Yes, I think this is our conclusion too.

most likely because a quadratic expression is built first

This happens for any quadratic terms, because they get represented as QuadExpr subexpressions instead of NonlinearExpr:

julia> model = Model();

julia> @variable(model, x)
x

julia> @expression(model, sin(x) + (x - 0.1)^2)
sin(x) + (x² - 0.2 x + 0.010000000000000002)

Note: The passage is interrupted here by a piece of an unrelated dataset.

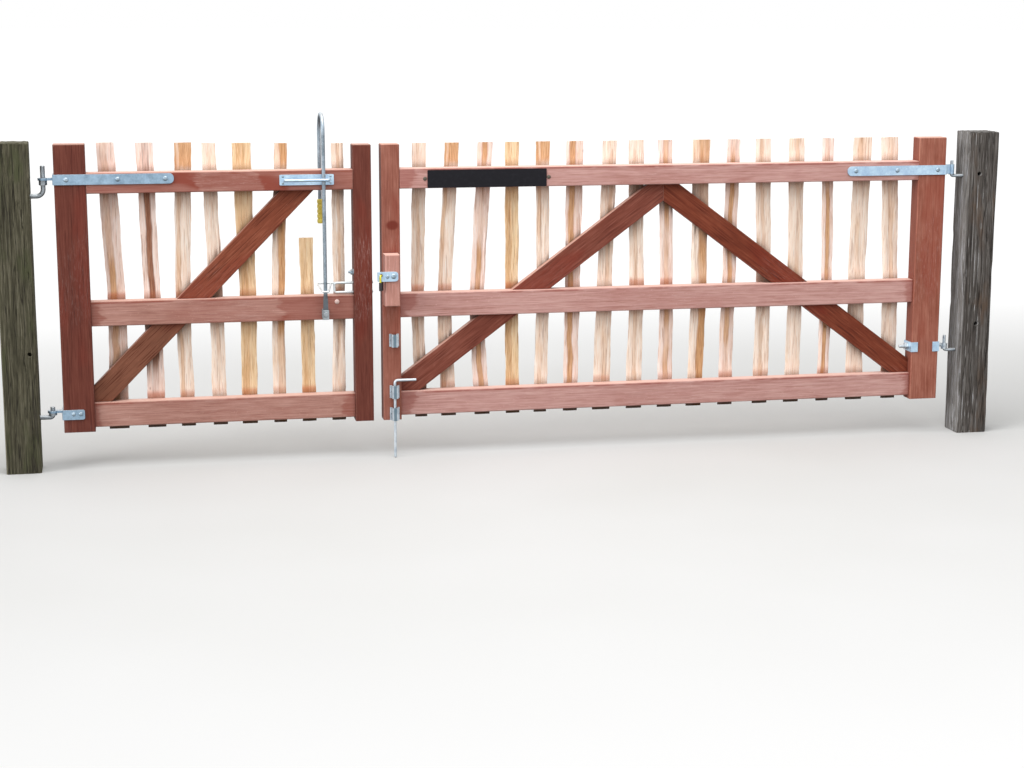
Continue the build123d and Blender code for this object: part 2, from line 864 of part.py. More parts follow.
# Stirrup: a bent rod round the lever, welded to the corner of the draw bolt
stirrup_front = lever_y - lever_radius - stirrup_clearance - stirrup_radius
stirrup_run = hypot(leaf_middle - stirrup_front, stirrup_drop)
stirrup_plane = Plane(
    origin=(lever_x, leaf_middle, bolt_high),
    x_dir=(1, 0, 0),
    z_dir=(0, -stirrup_drop, leaf_middle - stirrup_front),
)
with BuildPart() as bolt_stirrup:
    with BuildLine(stirrup_plane) as stirrup_path:
        FilletPolyline(
            (stirrup_top_width / 2, 0),
            (stirrup_foot_width / 2, -stirrup_run),
            (-stirrup_foot_width / 2, -stirrup_run),
            (-stirrup_top_width / 2, 0),
            close=True,
            radius=stirrup_bend,
        )
    with BuildSketch(Plane(origin=stirrup_path.line @ 0, z_dir=stirrup_path.line % 0)):
        Circle(stirrup_radius)
    sweep()
    with BuildSketch(Plane.YZ.offset(lever_x)):
        with Locations((leaf_middle, bolt_high)):
            Circle(stirrup_radius)
    extrude(amount=bolt_left + bolt_bend - lever_x)
    add(draw_bolt.part, mode=Mode.SUBTRACT)
keep("bolt_stirrup", bolt_stirrup)

# Strike block and keeper plate
block_front = leaf_front - block_depth
block_left = wide_left + block_inset
keeper_left = block_left - keeper_overhang
block_foot = mid_rail_foot + block_lift
keeper_foot = block_foot + keeper_lift
with BuildPart() as strike_block:
    with BuildSketch(Plane.XZ.offset(-leaf_front)):
        with Locations((block_left + block_width / 2, block_foot + block_height / 2)):
            Rectangle(block_width, block_height)
    extrude(amount=block_depth)
    chamfer(strike_block.faces().sort_by(Axis.Y)[0].edges(), arris)
keep("strike_block", strike_block)
with BuildPart() as keeper_plate:
    with BuildSketch(Plane.XZ.offset(-block_front)) as keeper_outline:
        with Locations((keeper_left + keeper_length / 2, keeper_foot + keeper_height / 2)):
            Rectangle(keeper_length, keeper_height)
        fillet(keeper_outline.vertices().group_by(Axis.X)[-1], keeper_end_radius)
        fillet(keeper_outline.vertices().group_by(Axis.X)[0], keeper_corner)
        with Locations((keeper_left + keeper_hole_inset, keeper_foot + keeper_hole_rise)):
            Circle(keeper_hole_radius, mode=Mode.SUBTRACT)
    extrude(amount=keeper_thick)
keep("keeper_plate", keeper_plate)

# Padlock, hanging from the keeper plate's hole
hole_x = keeper_left + keeper_hole_inset
hole_foot = keeper_foot + keeper_hole_rise - keeper_hole_radius
padlock_y = block_front - keeper_thick / 2
padlock_top = keeper_foot - padlock_gap
padlock_across = (cos(radians(padlock_turn)), sin(radians(padlock_turn)), 0)
with BuildPart() as padlock_body:
    with BuildSketch(Plane(origin=(hole_x, padlock_y, padlock_top), x_dir=padlock_across, z_dir=(0, 0, 1))):
        RectangleRounded(padlock_width, padlock_thick, padlock_edge)
    extrude(amount=-padlock_height)
    fillet(padlock_body.faces().sort_by(Axis.Z)[0].edges(), padlock_edge / 2)
    with BuildSketch(Plane(origin=(hole_x, padlock_y, padlock_top), x_dir=padlock_across, z_dir=(0, 0, 1))):
        with Locations((-shackle_span / 2, 0), (shackle_span / 2, 0)):
            Circle(shackle_radius + shackle_fit)
    extrude(amount=-shackle_seat, mode=Mode.SUBTRACT)
keep("padlock_body", padlock_body)
crown_centre = hole_foot + shackle_rest - shackle_span / 2 + shackle_radius
shackle_plane = Plane(
    origin=(hole_x, padlock_y, crown_centre),
    x_dir=padlock_across,
    z_dir=(padlock_across[1], -padlock_across[0], 0),
)
shackle_leg = crown_centre - padlock_top + shackle_seat
with BuildPart() as padlock_shackle:
    with BuildLine(shackle_plane) as shackle_path:
        Line((-shackle_span / 2, -shackle_leg), (-shackle_span / 2, 0))
        ThreePointArc((-shackle_span / 2, 0), (0, shackle_span / 2), (shackle_span / 2, 0))
        Line((shackle_span / 2, 0), (shackle_span / 2, -shackle_leg))
    with BuildSketch(Plane(origin=shackle_path.line @ 0, z_dir=shackle_path.line % 0)):
        Circle(shackle_radius)
    sweep()
keep("padlock_shackle", padlock_shackle)

# Drop bolt and its guides
drop_x = wide_left + drop_inset
drop_y = leaf_front - drop_stand_off
drop_handle = ground_gap + drop_handle_rise
with BuildPart() as drop_bolt:
    with BuildLine(Plane.XZ.offset(-drop_y)) as drop_path:
        FilletPolyline(
            (drop_x, 0), (drop_x, drop_handle), (drop_x + drop_handle_length, drop_handle), radius=drop_bend
        )
    with BuildSketch(Plane(origin=drop_path.line @ 0, z_dir=drop_path.line % 0)):
        Circle(drop_radius)
    sweep()
    chamfer(drop_bolt.faces().sort_by(Axis.Z)[0].edges(), drop_tip_chamfer)
keep("drop_bolt", drop_bolt)
guide_depth = drop_stand_off + drop_radius + guide_front_gap
with BuildPart() as drop_bolt_guides:
    for rise in guide_rises:
        with BuildSketch(Plane.XY.offset(ground_gap + rise)):
            with Locations((drop_x, leaf_front - (guide_depth + guide_sheet) / 2)):
                Rectangle(guide_inner_width + 2 * guide_sheet, guide_depth + guide_sheet)
            with Locations((drop_x, leaf_front - guide_sheet / 2)):
                Rectangle(guide_inner_width + 2 * guide_sheet + 2 * guide_flange, guide_sheet)
            with Locations((drop_x, leaf_front - guide_depth / 2)):
                Rectangle(guide_inner_width, guide_depth, mode=Mode.SUBTRACT)
        extrude(amount=guide_box_height)
keep("drop_bolt_guides", drop_bolt_guides)

# Sign plate
with BuildPart() as sign_plate:
    with BuildSketch(Plane.XZ.offset(-leaf_front)):
        with Locations(
            (wide_inner_left + sign_offset + sign_length / 2, top_rail_top - sign_drop - sign_height / 2)
        ):
            RectangleRounded(sign_length, sign_height, sign_corner)
    extrude(amount=sign_thick)
keep("sign_plate", sign_plate)

os.makedirs("parts", exist_ok=True)
for name, solid in pieces.items():
    export_step(solid, f"parts/{name}.step")
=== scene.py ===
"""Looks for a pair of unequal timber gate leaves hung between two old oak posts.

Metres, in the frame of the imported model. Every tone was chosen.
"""

import math

import bmesh
import bpy
from mathutils import Matrix, Vector, noise


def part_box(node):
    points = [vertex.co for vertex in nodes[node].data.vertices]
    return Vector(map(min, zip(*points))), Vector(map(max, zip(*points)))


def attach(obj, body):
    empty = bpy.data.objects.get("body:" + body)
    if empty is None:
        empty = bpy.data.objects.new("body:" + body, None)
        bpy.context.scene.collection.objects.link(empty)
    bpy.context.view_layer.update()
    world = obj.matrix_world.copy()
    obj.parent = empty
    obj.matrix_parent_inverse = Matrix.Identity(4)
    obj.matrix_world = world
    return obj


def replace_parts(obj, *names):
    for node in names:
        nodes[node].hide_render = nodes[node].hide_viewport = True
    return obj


# Where the photographer stood, in metres and degrees, and the lens
CAMERA_PLACE = (0.4235, -8.3001, 1.9221)
CAMERA_PITCH = 79.13
CAMERA_HEADING = -11.51
CAMERA_ROLL = 0.08
CAMERA_LENS = 68.29
CAMERA_SENSOR = 36.0
CAMERA_RANGE = 200.0

# Light
SKY_LEVEL = 0.72
LAMP_TARGET = (2.1, 0.0, 0.7)
TOP_LAMP_PLACE = (1.9, -1.6, 5.0)
TOP_LAMP_SIZE = 4.5
TOP_LAMP_POWER = 170.0
LEFT_LAMP_PLACE = (-8.0, -4.4, 4.5)
LEFT_LAMP_SPREAD = 30
LEFT_LAMP_POWER = 1.5

# The studio floor, which fades to white between two distances
FLOOR_SIZE = 400.0
FLOOR_PARTS = 8
FLOOR_MIDDLE = (2.1, 0.0, 0.0)
FLOOR_BOUNCE = (0.24, 0.22, 0.2, 1.0)
FADE_FROM = 1.0
FADE_TO = 5.0

# Directions of the grain, as turns of a piece whose grain would stand upright
UPRIGHT = (0.0, 0.0, 0.0)
ALONG = (0.0, math.pi / 2, 0.0)

# Directions that fasteners point in
FRONT = (0, -1, 0)
REAR = (0, 1, 0)
LEFT = (-1, 0, 0)

# Rows of bolt heads: the node whose front they stand on, their places across, height and radius
NARROW_HEADS = (
    ("narrow_top_strap", (0.220, 0.430, 0.625), 1.234, 0.0100),
    ("narrow_bottom_strap", (0.212, 0.242), 0.245, 0.0085),
)
WIDE_HEADS = (
    ("wide_top_strap", (3.676, 3.873, 4.067), 1.220, 0.0100),
    ("keeper_plate", (1.572,), 0.808, 0.0115),
    ("keeper_plate", (1.546,), 0.806, 0.008),
)
STAINED_HEADS = (("narrow_mid_rail", (1.338,), 0.691, 0.0105),)

# Bolt ends: radius and height of the nut, radius of the bolt and how far it stands out
STRAP_BOLT_END = (0.0098, 0.008, 0.005, 0.006)
STILE_BOLT_END = (0.0115, 0.010, 0.006, 0.009)
STILE_BOLT_PLACE = (-0.018, 0.817)

# Screws of plates on the framing: how far in from the plate's ends, its thickness and a head's radius
LEVER_GUIDE_SCREWS = (0.014, 0.005, 0.0045)
DROP_GUIDE_SCREWS = (0.004, 0.003, 0.003)
DROP_GUIDE_HEIGHTS = (0.193, 0.291, 0.518)
# Half width of the guides' hollow, which is darkened by painted shade
DROP_GUIDE_SHADED_HOLLOW = 0.0065

# The height below which the lever is darkened by painted shade
LEVER_SHADED_BELOW = 0.727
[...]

Because of the way that JuMP parses the macros, there is no easy way to override this behavior.

[Downsite]

This happens for any quadratic terms, because they get represented as QuadExpr subexpressions instead of NonlinearExpr:

julia> model = Model();

julia> @variable(model, x)
x

julia> @expression(model, sin(x) + (x - 0.1)^2)
sin(x) + (x² - 0.2 x + 0.010000000000000002)

Because of the way that JuMP parses the macros, there is no easy way to override this behavior.

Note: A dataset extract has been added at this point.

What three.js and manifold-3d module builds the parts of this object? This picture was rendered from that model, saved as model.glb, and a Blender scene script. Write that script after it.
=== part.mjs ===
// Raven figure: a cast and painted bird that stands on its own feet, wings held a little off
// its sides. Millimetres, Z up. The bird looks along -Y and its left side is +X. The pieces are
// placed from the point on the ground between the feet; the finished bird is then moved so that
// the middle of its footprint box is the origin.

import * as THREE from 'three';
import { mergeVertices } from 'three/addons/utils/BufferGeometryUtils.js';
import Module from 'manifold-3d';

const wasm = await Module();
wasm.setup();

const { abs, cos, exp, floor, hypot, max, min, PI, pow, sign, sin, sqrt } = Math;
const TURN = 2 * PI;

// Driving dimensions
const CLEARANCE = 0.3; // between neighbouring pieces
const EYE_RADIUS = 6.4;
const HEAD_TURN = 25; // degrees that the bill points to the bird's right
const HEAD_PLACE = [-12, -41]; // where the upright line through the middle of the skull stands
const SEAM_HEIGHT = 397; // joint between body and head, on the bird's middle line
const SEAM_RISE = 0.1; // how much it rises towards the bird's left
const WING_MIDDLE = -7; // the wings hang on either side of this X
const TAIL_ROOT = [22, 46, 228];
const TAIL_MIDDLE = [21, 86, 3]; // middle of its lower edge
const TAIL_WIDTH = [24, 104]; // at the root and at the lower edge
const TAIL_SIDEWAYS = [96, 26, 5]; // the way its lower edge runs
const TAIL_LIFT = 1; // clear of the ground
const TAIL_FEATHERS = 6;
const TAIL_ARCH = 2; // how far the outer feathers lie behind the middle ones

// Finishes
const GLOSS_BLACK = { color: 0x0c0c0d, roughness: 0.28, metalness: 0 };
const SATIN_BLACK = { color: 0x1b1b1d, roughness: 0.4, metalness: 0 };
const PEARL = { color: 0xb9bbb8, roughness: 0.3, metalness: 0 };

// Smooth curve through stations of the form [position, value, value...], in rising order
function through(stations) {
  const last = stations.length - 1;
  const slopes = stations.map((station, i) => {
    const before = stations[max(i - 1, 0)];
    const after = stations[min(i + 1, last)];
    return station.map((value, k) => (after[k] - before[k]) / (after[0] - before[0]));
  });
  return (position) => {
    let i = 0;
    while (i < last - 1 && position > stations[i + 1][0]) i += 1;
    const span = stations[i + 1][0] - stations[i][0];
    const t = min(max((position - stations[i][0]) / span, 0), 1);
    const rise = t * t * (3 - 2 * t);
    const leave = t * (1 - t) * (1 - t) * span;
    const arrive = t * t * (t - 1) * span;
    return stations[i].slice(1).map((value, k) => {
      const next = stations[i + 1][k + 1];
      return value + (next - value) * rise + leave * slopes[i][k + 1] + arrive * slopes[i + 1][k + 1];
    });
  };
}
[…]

My current workaround is adding a dummy variable fixed to zero and formulate

 @expression(model, sin(x) + (dummy^3 + x - 0.1)^2)

[odow]

@Downsite we added @force_nonlinear in #3732, so you can write:

julia> model = Model(); @variable(model, x);

julia> @expression(model, @force_nonlinear sin(x) + (x - 0.1)^2)
sin(x) + ((x - 0.1) ^ 2)

julia> @expression(model, sin(x) + @force_nonlinear((x - 0.1)^2))
sin(x) + ((x - 0.1) ^ 2)

julia> @force_nonlinear @expression(model, sin(x) + (x - 0.1)^2)
sin(x) + ((x - 0.1) ^ 2)

For the main issue, I think our answer to this is "no". Adding simplification rules by default in JuMP just introduces the risk of problems. We want the nonlinear expressions to be passed to the solver pretty much as-is.

In the future, we could consider adding a NonlinearPresolve.Optimizer layer, that users could opt-in to.